Kids also learn a lot from teachers and books, of course, which play an equally big role throughout their lives. Dooley also pointed out that as many as 30 million children rely on the meals schools provide. You can still get a lesson over the internet, but you can’t get a full belly that way. That assumes you have internet access at home, which millions of schoolkids—mostly from disadvantaged backgrounds—don’t.
Like with contracting COVID-19, there are potential negative consequences we might never know the full extent of.
On Campus
Colleges and universities have taken different approaches, too, with varying results. The University of North Carolina switched from in-person instruction to online only after an outbreak in the first week of classes. A week after that, more than 30% of tests at UNC were coming back positive. Clusters at North Carolina State a few miles down the road caused a similar shift to remote instruction, though students remain on campus. The universities aren’t returning money paid for room and board after their plan of relying on college kids to maintain extreme discipline went awry.
The clusters also halted football practice at NC State. Saving the college football season has been a source of controversy around returns to campus through the summer. Many schools initially said if students weren’t on campus, there would be no football, but outbreaks on campus and remote-only learning haven’t shut it down. Among the five major football conferences, the Big Ten and Pac-12 have already announced there will be no football in the fall and are exploring winter/spring seasons. The Southeastern, Atlantic Coast, and Big 12 conferences have pushed schedules back a few weeks but are pressing ahead with plans to start play this month.
Notre Dame, which will play an all-ACC schedule this season, had no positive tests among the football team, but when the rest of the students arrived on campus, they brought a COVID outbreak with them. The mayor of Tuscaloosa, home to the University of Alabama and its powerhouse football team, shut down bars for two weeks in an effort to halt the spread after the university recorded more than 500 cases in a week. A lost football season could cost Tuscaloosa in the neighborhood of $200 million.
Major college football is big business, and the debate over whether to play has brought to the fore an already heated debate about the compensation players get vis a vis the amount of revenue they generate.
What’s Best?
Without fully committing to all in-person or all-online instruction, some schools are going with a hybrid model in which kids rotate in and out of the classroom a few days a week and spend the rest of the time learning at home. This helps free up space to keep the kids who are in class 6 feet apart. But it also means kids spending a lot of time possibly interacting with more people outside the school then potentially bringing virus in with them.

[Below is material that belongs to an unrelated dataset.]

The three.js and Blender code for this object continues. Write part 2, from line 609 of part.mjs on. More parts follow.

“So I actually think that the hybrid model is probably among the worst that we could be putting forward, if our goal is to stop the virus getting into schools,” Harvard T.H. Chan School of Public Health epidemiology professor Dr. William Hanage told WGBH radio.

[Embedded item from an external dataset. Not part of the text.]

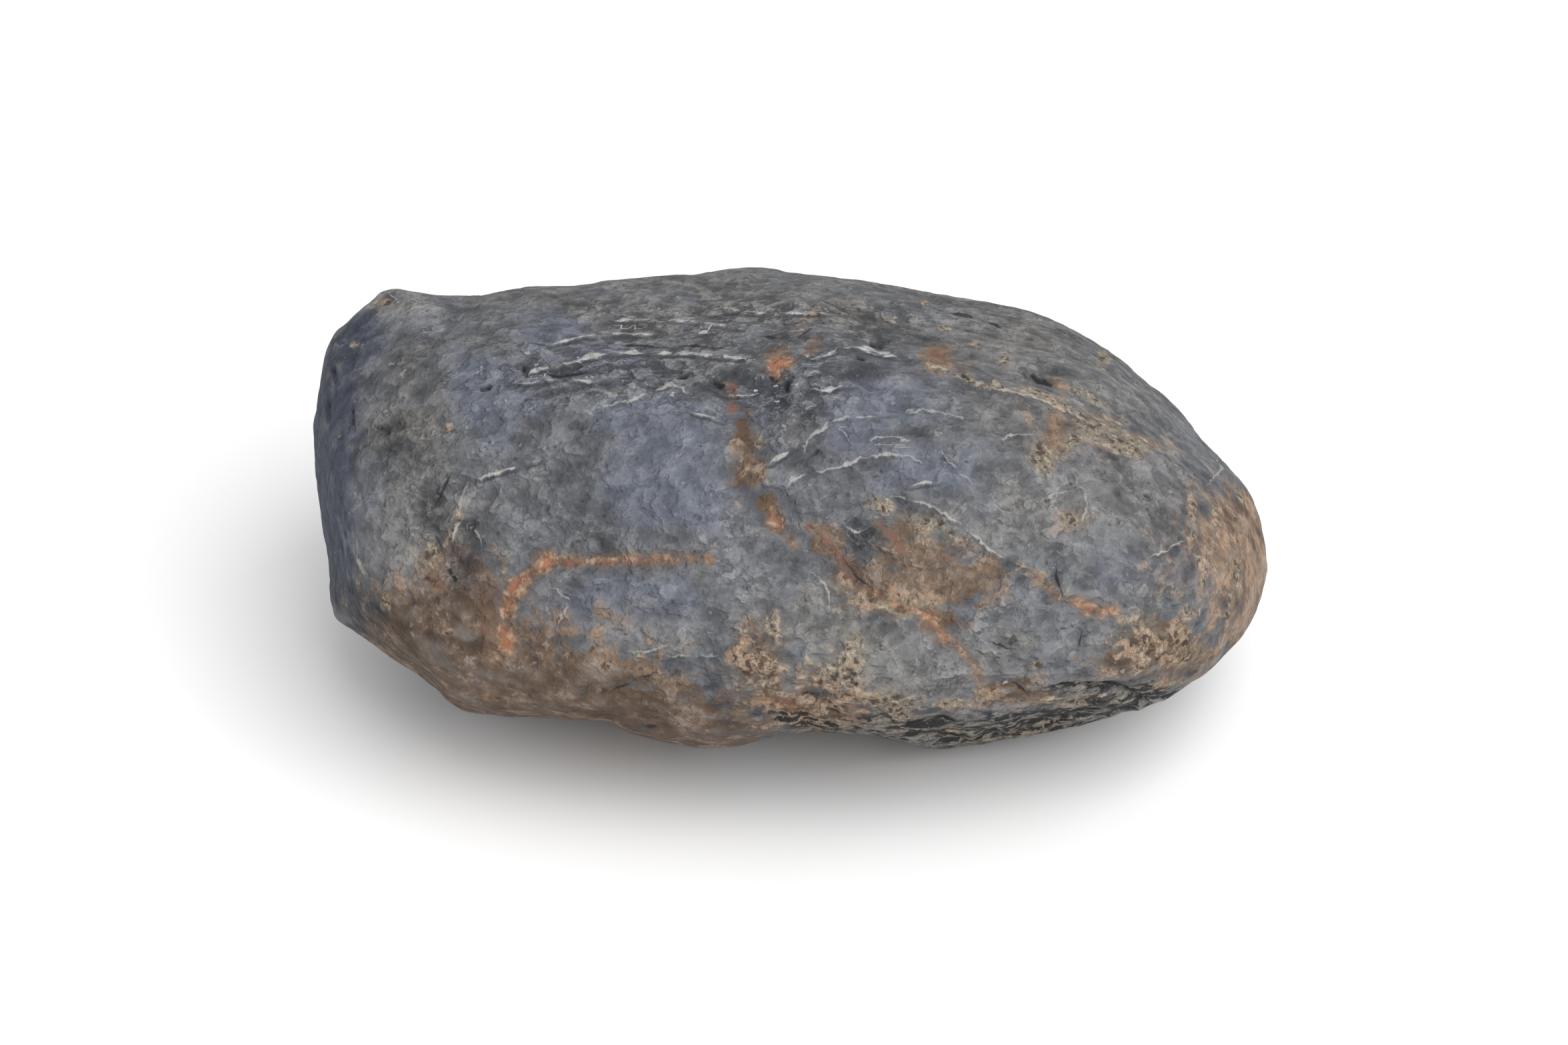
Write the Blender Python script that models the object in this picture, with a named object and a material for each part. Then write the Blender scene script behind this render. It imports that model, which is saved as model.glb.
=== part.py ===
"""A river pebble of dark slate, about as long as a palm, as one solid.

A rounded block is worn flat on a few sides and gets the lobes, troughs, ledges and pits of the stone. It is
trued to the outline that it shows from in front and above, and it rests on the worn patch of its underside.
Sizes are in metres. +X runs along the stone, -Y is its front and +Z is up.
"""

import math

import bmesh
import bpy
import numpy as np

MM = 0.001

# The rounded block that the stone is worn from.
LENGTH = 124 * MM
DEPTH = 84 * MM
HEIGHT = 54 * MM
ROUNDNESS = 2.25  # 2 is an ellipsoid, and more is boxier
CELL = 1.05 * MM  # size of the cells that the form is worked in
FACES = 9400  # triangles left on the finished stone

# The stone is known from one side: from in front, looking down at it, from about an arm's length.
SIGHT_ELEVATION = 36  # degrees above the horizon
SIGHT_DISTANCE = 460 * MM
BACK_ELEVATION = 30  # the view from behind, which places what is on the far side

# The stone's edge as it shows from in front, right and up of its middle, in millimetres, clockwise.
OUTLINE = [
    (-59.8, 9.7), (-59.3, 12.4), (-57.8, 21.0), (-55.6, 23.6), (-53.4, 25.6), (-50.4, 27.7),
    (-46.4, 27.4), (-39.7, 26.8), (-36.8, 27.4), (-32.0, 28.0), (-24.3, 28.3), (-22.8, 28.9),
    (-14.0, 29.2), (-7.4, 30.1), (-2.0, 30.3), (0.1, 29.6), (10.0, 28.7), (18.9, 26.8),
    (26.2, 25.9), (33.6, 23.7), (40.9, 19.3), (47.5, 14.0), (52.0, 8.7), (57.2, 3.1),
    (59.6, -2.7), (60.0, -7.6), (59.1, -11.4), (56.8, -16.9), (48.5, -23.5), (41.1, -26.4),
    (27.0, -29.2), (16.8, -30.3), (13.1, -28.9), (4.8, -28.1), (-0.2, -28.4), (-10.4, -30.3),
    (-20.3, -28.1), (-23.1, -26.8), (-38.0, -26.2), (-42.1, -25.0), (-45.4, -21.8), (-54.8, -15.7),
    (-57.2, -13.4), (-58.0, -6.3), (-59.3, 2.7),
]
OUTLINE_STEPS = 360  # directions in which the edge is measured
BROAD_SPAN = 25  # steps over which the broad part of the trueing is evened out
BROAD_HOLD = 1.6  # how quickly the broad trueing fades from the edge towards the middle
FINE_HOLD = 7  # the same for the rest of it, which fades as well where the surface turns to or from the viewer
CURVE_STEPS = 5  # pieces that each stretch of a line is curved in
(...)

What he suggests is having kids in class the whole week and instead rotating out teachers to keep older and more vulnerable teachers from exposure to potential spread from their students.

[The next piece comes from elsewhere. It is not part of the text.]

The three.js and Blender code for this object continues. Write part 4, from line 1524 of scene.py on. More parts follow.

One hindrance to studying which methods are most effective has been that school districts in some states are going to great lengths to hide COVID outbreaks in their schools, in essence choosing allowing the virus to spread over dealing with the PR headache of acknowledging the outbreaks.
We don’t have as much data on how effective online learning is for school-age kids, but we do have some. Most studies point to in-person learning being more effective, which is no surprise. It might be the safest option in a difficult choice for parents and schools that have nothing but bad options, but it sure doesn’t appear to be the future of learning.